• **What you will do**
Starting from the line that contains "# Stand the", copy every line exactly until the line that contains "before = set(bpy.data.objects)", which is also included.
(begin)
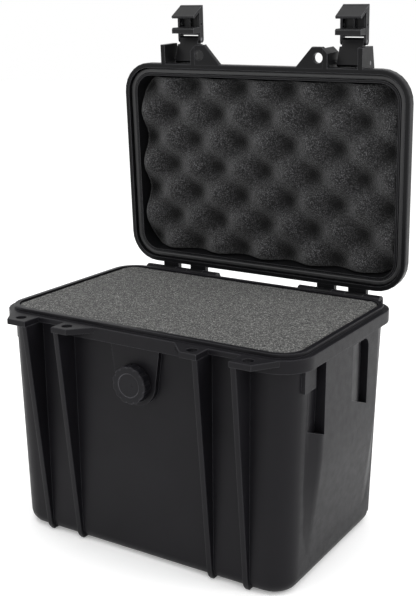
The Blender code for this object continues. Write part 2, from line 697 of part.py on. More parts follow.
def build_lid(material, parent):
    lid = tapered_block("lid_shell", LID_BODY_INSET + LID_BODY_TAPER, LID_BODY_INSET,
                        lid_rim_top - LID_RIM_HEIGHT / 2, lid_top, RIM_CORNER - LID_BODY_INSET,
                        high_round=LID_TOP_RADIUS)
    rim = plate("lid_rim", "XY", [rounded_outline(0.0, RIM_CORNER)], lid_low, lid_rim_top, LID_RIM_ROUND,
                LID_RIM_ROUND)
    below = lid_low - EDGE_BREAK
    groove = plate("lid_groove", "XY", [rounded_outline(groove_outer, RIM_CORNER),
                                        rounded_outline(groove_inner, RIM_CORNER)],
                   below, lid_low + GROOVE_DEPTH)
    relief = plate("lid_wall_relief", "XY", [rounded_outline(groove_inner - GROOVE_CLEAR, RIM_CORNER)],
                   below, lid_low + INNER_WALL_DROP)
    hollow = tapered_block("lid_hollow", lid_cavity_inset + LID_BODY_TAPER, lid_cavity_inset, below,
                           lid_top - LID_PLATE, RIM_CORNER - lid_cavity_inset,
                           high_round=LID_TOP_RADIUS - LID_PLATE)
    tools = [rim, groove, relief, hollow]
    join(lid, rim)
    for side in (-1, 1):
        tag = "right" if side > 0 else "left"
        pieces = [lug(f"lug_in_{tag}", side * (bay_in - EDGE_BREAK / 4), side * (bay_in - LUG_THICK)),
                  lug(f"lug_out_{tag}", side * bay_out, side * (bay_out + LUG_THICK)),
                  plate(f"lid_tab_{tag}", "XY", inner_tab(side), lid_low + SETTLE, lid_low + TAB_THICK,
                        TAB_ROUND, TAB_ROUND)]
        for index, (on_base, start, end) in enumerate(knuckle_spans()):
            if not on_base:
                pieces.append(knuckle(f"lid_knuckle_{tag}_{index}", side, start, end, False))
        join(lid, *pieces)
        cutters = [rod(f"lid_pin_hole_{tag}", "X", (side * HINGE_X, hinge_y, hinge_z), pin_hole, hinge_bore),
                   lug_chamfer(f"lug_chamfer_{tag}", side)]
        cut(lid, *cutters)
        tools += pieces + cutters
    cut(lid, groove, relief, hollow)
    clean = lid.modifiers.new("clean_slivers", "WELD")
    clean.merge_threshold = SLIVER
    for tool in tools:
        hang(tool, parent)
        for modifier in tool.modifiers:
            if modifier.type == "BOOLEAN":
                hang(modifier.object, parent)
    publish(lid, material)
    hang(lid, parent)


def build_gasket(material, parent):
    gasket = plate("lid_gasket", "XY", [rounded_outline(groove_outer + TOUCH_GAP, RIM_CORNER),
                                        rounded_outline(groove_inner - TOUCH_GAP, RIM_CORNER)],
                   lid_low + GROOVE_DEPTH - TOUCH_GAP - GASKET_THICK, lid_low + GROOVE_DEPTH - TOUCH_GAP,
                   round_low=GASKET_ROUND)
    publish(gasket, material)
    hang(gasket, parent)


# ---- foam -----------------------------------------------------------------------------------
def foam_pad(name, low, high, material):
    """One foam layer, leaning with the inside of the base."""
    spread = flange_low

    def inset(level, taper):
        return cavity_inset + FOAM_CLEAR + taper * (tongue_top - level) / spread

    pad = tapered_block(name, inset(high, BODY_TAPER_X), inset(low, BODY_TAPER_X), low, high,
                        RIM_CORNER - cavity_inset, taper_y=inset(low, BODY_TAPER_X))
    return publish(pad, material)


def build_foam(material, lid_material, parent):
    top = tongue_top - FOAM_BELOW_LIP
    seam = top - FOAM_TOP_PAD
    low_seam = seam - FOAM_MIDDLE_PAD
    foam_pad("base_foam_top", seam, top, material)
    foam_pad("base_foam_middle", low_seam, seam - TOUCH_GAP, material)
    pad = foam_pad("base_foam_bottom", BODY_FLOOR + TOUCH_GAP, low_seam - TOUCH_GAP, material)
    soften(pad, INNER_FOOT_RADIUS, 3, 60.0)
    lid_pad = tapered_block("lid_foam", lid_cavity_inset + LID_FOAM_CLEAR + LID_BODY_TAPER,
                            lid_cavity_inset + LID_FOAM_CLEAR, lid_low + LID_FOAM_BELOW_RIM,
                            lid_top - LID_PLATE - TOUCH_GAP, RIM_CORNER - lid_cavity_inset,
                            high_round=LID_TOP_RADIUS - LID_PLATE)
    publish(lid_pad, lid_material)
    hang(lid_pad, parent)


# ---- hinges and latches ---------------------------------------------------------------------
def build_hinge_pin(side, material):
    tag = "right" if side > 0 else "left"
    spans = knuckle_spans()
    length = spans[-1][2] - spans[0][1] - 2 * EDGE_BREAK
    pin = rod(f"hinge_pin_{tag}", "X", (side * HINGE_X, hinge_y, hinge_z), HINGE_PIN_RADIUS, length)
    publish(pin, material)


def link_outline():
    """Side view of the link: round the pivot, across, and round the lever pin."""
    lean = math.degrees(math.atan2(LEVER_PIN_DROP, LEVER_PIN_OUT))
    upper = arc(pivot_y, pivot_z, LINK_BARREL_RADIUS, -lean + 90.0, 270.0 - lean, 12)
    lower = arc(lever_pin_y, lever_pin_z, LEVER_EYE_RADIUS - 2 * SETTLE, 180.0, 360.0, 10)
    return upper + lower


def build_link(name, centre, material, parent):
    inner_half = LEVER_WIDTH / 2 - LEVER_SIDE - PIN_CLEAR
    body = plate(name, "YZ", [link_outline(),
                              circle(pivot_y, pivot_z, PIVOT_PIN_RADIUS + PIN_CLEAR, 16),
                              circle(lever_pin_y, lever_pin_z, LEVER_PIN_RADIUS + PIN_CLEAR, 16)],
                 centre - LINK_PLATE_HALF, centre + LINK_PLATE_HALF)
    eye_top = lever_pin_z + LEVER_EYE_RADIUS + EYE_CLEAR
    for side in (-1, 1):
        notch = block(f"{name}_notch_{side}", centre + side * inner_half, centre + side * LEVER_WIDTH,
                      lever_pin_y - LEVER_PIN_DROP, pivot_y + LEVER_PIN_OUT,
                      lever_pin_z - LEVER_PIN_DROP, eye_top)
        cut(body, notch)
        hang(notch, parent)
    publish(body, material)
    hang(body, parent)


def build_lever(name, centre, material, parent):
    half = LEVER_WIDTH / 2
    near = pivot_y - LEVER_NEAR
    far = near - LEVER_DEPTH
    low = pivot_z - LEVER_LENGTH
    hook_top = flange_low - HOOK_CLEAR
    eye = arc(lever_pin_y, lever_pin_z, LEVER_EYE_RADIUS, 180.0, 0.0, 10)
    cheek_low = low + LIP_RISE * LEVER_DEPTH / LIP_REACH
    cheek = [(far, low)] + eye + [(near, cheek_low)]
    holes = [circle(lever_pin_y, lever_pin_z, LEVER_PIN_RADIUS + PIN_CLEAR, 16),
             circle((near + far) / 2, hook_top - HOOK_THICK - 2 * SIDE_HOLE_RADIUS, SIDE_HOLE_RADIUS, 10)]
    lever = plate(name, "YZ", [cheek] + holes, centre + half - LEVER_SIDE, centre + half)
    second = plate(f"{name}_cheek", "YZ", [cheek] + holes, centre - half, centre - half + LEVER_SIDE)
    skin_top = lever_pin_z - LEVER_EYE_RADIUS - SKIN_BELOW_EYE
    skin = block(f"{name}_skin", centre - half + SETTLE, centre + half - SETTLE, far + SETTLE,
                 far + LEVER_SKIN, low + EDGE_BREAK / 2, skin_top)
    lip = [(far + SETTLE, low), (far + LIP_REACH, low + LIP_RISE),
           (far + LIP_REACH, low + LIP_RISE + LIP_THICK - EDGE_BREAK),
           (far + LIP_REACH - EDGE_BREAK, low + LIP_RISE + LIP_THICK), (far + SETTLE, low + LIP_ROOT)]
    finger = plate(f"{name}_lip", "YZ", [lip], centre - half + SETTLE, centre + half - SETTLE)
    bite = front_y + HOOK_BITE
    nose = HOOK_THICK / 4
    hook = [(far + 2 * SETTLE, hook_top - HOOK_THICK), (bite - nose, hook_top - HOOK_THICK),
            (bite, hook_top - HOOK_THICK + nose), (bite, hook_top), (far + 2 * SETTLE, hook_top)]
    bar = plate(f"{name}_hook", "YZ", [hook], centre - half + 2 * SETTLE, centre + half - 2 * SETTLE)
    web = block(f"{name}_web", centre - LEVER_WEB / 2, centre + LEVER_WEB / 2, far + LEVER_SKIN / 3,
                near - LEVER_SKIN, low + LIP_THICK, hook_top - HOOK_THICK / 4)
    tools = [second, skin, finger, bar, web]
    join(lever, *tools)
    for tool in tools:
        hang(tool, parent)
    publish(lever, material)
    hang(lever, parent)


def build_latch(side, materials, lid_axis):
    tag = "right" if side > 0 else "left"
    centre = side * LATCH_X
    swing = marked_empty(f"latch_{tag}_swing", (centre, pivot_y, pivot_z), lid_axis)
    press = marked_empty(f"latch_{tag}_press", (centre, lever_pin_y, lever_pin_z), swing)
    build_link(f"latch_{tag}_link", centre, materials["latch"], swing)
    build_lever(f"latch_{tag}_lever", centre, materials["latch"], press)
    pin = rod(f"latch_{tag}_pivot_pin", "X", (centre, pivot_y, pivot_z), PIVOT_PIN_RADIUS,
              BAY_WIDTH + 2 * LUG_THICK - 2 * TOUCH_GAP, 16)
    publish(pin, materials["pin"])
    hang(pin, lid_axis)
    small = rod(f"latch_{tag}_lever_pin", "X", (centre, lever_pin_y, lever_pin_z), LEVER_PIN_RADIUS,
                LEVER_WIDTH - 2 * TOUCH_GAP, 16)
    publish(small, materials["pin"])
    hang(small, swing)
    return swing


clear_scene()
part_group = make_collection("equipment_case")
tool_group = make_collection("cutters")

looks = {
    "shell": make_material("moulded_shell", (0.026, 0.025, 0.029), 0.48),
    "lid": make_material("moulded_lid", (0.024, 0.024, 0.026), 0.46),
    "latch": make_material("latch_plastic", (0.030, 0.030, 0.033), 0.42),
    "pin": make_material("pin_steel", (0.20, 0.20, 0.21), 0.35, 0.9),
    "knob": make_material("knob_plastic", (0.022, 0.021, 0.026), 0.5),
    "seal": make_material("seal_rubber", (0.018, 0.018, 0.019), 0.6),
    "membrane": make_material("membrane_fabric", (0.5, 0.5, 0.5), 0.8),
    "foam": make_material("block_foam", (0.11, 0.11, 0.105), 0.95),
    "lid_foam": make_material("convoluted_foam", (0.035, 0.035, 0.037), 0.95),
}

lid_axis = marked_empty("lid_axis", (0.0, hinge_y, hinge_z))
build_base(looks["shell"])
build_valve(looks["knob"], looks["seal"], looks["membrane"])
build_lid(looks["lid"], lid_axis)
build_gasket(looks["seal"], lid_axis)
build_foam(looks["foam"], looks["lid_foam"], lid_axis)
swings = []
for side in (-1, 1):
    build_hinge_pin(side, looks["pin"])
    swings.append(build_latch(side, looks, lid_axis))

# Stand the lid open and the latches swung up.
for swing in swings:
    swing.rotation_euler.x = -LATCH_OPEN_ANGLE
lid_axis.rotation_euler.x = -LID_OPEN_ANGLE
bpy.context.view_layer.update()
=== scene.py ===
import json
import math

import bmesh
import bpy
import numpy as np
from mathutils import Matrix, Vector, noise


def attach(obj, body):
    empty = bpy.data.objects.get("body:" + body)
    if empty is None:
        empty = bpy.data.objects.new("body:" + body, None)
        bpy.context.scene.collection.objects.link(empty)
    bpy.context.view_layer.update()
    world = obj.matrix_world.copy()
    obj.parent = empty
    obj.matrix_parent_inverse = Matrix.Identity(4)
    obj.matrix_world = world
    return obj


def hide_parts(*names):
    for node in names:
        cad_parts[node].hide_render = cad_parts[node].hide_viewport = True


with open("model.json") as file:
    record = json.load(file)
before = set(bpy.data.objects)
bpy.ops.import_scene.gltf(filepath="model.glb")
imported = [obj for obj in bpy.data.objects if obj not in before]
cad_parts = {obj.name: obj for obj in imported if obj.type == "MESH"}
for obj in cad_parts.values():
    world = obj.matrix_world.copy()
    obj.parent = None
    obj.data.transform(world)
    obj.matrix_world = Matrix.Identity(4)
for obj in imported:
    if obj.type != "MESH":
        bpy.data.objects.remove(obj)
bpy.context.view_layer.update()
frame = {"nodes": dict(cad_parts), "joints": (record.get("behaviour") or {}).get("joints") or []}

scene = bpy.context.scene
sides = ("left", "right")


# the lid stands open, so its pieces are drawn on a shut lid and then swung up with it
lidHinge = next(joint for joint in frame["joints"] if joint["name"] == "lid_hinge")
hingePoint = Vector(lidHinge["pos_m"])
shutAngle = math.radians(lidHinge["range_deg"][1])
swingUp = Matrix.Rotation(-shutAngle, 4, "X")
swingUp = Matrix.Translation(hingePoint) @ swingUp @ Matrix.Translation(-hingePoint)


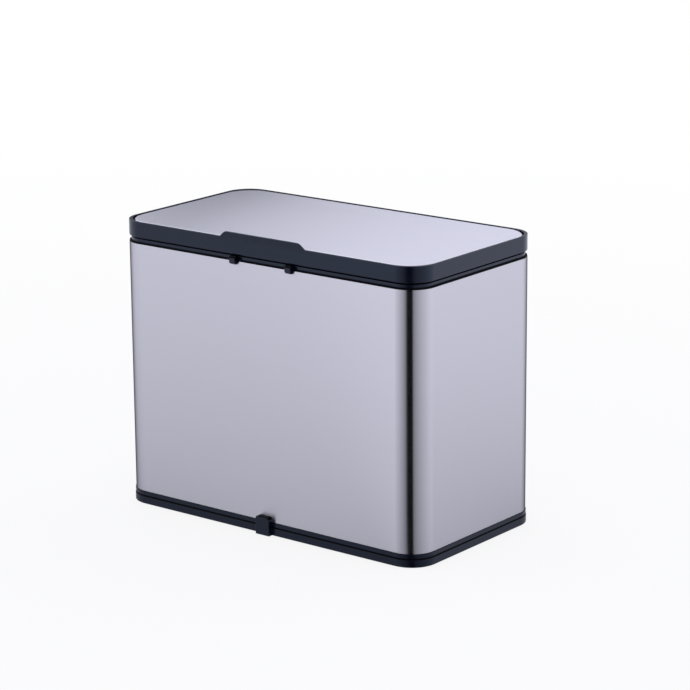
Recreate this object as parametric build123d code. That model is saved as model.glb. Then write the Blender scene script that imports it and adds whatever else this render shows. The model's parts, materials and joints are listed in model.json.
(end)
• **Task response**
# Stand the lid open and the latches swung up.
for swing in swings:
    swing.rotation_euler.x = -LATCH_OPEN_ANGLE
lid_axis.rotation_euler.x = -LID_OPEN_ANGLE
bpy.context.view_layer.update()
=== scene.py ===
import json
import math

import bmesh
import bpy
import numpy as np
from mathutils import Matrix, Vector, noise


def attach(obj, body):
    empty = bpy.data.objects.get("body:" + body)
    if empty is None:
        empty = bpy.data.objects.new("body:" + body, None)
        bpy.context.scene.collection.objects.link(empty)
    bpy.context.view_layer.update()
    world = obj.matrix_world.copy()
    obj.parent = empty
    obj.matrix_parent_inverse = Matrix.Identity(4)
    obj.matrix_world = world
    return obj


def hide_parts(*names):
    for node in names:
        cad_parts[node].hide_render = cad_parts[node].hide_viewport = True


with open("model.json") as file:
    record = json.load(file)
before = set(bpy.data.objects)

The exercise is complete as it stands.